Devise „Less is more“

Auch wenn man natürlich Teile der Sammlung wiedererkennt, vor allem von Josef Beuys, Anselm Kiefer oder Diter Roth, so gibt es doch überraschende Entdeckungen: etwa dort, wo sich Lyonel Feininger und Hans-Peter Feldmann, den man sonst eher als strengen Wächter von öffentlichen Bildpolitiken kennt, als Liebhabern von Spielzeug begegnen. Angestrahlt von Keksdosenscheinwerfern drehen sich bei Feldmann kleine Karussells voll besetzt mit Spielzeug, Nippes und anderen Dingen, deren Schatten an der Wand einen Tanz aufführen. Ebenso einladend ist ein „Jardin d’ hiver“ mit Zimmerpalmen und naturkundlichen Stichen, der auf ein Konzept von Marcel Broodthaers zurückgeht.

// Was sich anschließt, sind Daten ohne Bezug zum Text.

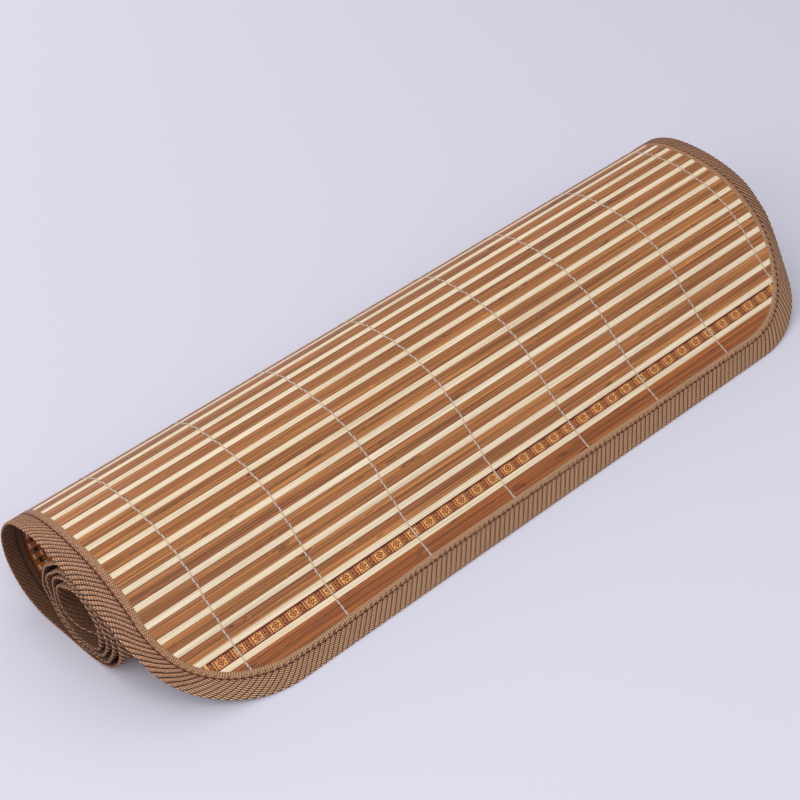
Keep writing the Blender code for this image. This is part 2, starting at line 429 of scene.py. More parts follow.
slatRows = slatTable()
slatStart = rollPoint(slatRows[:, 0])
slatStop = rollPoint(slatRows[:, 1])
slatAcross = slatStop - slatStart
slatChord = np.linalg.norm(slatAcross, axis=1)
slatUp = np.stack([-slatAcross[:, 1], slatAcross[:, 0]], axis=1) / slatChord[:, None]
slatTurn = np.arctan2(slatAcross[:, 1], slatAcross[:, 0])


def buildSlats():
    sizes = {
        "barWidth": (matSizes["slatPitch"] - slatSizes["widthGap"]) * mm,
        "barThickness": slatSizes["thickness"] * mm,
        "edgeRound": slatSizes["edgeRound"] * mm,
        "segments": slatSizes["segments"],
        "wobble": slatSizes["wobble"] * mm,
    }
    tree, given, result = newTree("slatTree", sizes)
    bar = addNode(tree, "GeometryNodeCurvePrimitiveLine", Start=(-0.5, 0.0, 0.0), End=(0.5, 0.0, 0.0))
    parts = addNode(tree, "GeometryNodeResampleCurve", Curve=bar.outputs[0], Count=given.outputs["segments"])
    outline = addNode(tree, "GeometryNodeCurvePrimitiveQuadrilateral",
                      Width=given.outputs["barWidth"], Height=given.outputs["barThickness"])
    rounded = addNode(tree, "GeometryNodeFilletCurve", {"mode": "POLY"}, Curve=outline.outputs[0],
                      Count=2, Radius=given.outputs["edgeRound"])
    swept = addNode(tree, "GeometryNodeCurveToMesh", at0=parts.outputs[0], at1=rounded.outputs[0])
    swept.inputs["Fill Caps"].default_value = True
    facing = addNode(tree, "ShaderNodeSeparateXYZ", at0=addNode(tree, "GeometryNodeInputNormal").outputs[0])
    upward = facing.outputs["Z"]
    under = addNode(tree, "FunctionNodeCompare", {"operation": "LESS_THAN"}, at0=upward, at1=-0.5)
    marked = addNode(tree, "GeometryNodeStoreNamedAttribute", {"data_type": "BOOLEAN", "domain": "FACE"},
                     Geometry=swept.outputs[0], Name="slatBack", Value=under.outputs[0])
    turned = addNode(tree, "FunctionNodeEulerToRotation", at0=readStored(tree, "FLOAT_VECTOR", "slatTurn"))
    stretch = readStored(tree, "FLOAT_VECTOR", "slatStretch")
    laid = addNode(tree, "GeometryNodeInstanceOnPoints", Points=given.outputs["Geometry"],
                   Instance=marked.outputs[0], Rotation=turned.outputs[0], Scale=stretch)
    real = addNode(tree, "GeometryNodeRealizeInstances", at0=laid.outputs[0])
    place = addNode(tree, "GeometryNodeInputPosition")
    bend = addNode(tree, "ShaderNodeVectorMath", {"operation": "MULTIPLY"}, at0=place.outputs[0])
    bend.inputs[1].default_value = slatSizes["bendNoise"]
    noise = addNode(tree, "ShaderNodeTexNoise", Vector=bend.outputs[0], Scale=1.0, Detail=1.0)
    centred = addNode(tree, "ShaderNodeVectorMath", {"operation": "SUBTRACT"}, at0=noise.outputs["Color"])
    centred.inputs[1].default_value = (0.5, 0.5, 0.5)
    reach = addProduct(tree, readStored(tree, "FLOAT", "slatLoose"), given.outputs["wobble"])
    amount = addNode(tree, "ShaderNodeVectorMath", {"operation": "SCALE"}, at0=centred.outputs[0])
    tree.links.new(reach, amount.inputs["Scale"])
    moved = addNode(tree, "GeometryNodeSetPosition", Geometry=real.outputs[0], Offset=amount.outputs[0])
    choices = []
    for number, material in enumerate((brownBamboo, creamBamboo, warmBamboo, tanBamboo)):
        same = addNode(tree, "FunctionNodeCompare", {"data_type": "INT", "operation": "EQUAL"},
                       at2=readStored(tree, "INT", "slatFinish"), at3=number)
        choices.append((same.outputs[0], material))
    # the backs get the more saturated colour, partly painted warm bounce light
    choices.append((readStored(tree, "BOOLEAN", "slatBack"), backBambooWarmShade))
    shown = moved.outputs[0]
    for chosen, material in choices:
        paint = addNode(tree, "GeometryNodeSetMaterial", Geometry=shown, Selection=chosen, Material=material)
        shown = paint.outputs[0]
    tree.links.new(shown, result.inputs[0])

    points = meshFrom("slatPoints", toWorld(np.zeros(len(slatRows)), 0.5 * (slatStart + slatStop)))
    nothing = np.zeros(len(slatRows))
    width = matSizes["slatPitch"] - slatSizes["widthGap"]
    addAttribute(points, "slatTurn", "FLOAT_VECTOR", np.stack([slatTurn, nothing, nothing], axis=1))
    addAttribute(points, "slatStretch", "FLOAT_VECTOR", np.stack(
        [2.0 * slatRows[:, 2] * mm, (slatChord - slatSizes["widthGap"]) / width, nothing + 1.0], axis=1))
    addAttribute(points, "slatFinish", "INT", slatRows[:, 3].astype(np.int32))
    addAttribute(points, "slatTone", "FLOAT", slatRows[:, 4])
    addAttribute(points, "slatLoose", "FLOAT", (slatRows[:, 3] != 3).astype(float))
    return addPiece("slats", runTree(tree, points, sizes, "slats"), "slat_cloth")


slats = buildSlats()

# Warp threads, in pairs that pass over and under every other slat

threadSizes = {
    "rows": (-363.4, -252.1, -143.1, -29.3, 77.1, 181.4, 291.1, 403.1),  # x of each pair
    "width": 1.9,
    "thickness": 0.5,
    "sides": 6,
    "sway": 0.4,  # how far a thread leans over a pair of brown slats
    "underShift": 3.6,  # the pair parts under the mat
    "shoulder": 0.45,
    "sunk": 0.08,  # how far threads press into the slats
    "backRows": (  # lacing on the backs only: how far inside the tape, first slat, tone
        (2.0, 0, 0.0), (5.0, 1, 1.0), (7.0, 1, 1.0), (10.0, 0, 0.0), (14.5, 1, 0.0),
    ),
    "twist": 2.0,
}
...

Was für eine Ausstellung dieser Größenordnung erstaunt, ist, mit wie wenig Anstrengung man durch die Hallen und Raumfluchten kommt. Das liegt nicht nur an der thematischen Konzentration, sondern auch am Verzicht auf Quantität. Dass allerdings die Devise less is more hier zugleich zu bedeuten scheint, dass nur sehr wenige Künstlerinnen dabei sind, leuchtet nicht ein.

Bisher war eines der Probleme im Hamburger Bahnhof, dass die Sammlungen nach Leihgebern und Stiftern getrennt auch so etwas wie einen Schaukampf der Prominenz veranstalteten. Jetzt sind die einzelnen Sammlungsteile zwar immer noch präsent, der Fokus der Aufmerksamkeit aber hat sich verschoben auf die inhaltlichen Verbindungen der Werke. Kittelmann achtet die Ressource Aufmerksamkeit des Besuchers: Und um sie wachzuhalten, verzichtet er auch auf viele bekannte Namen.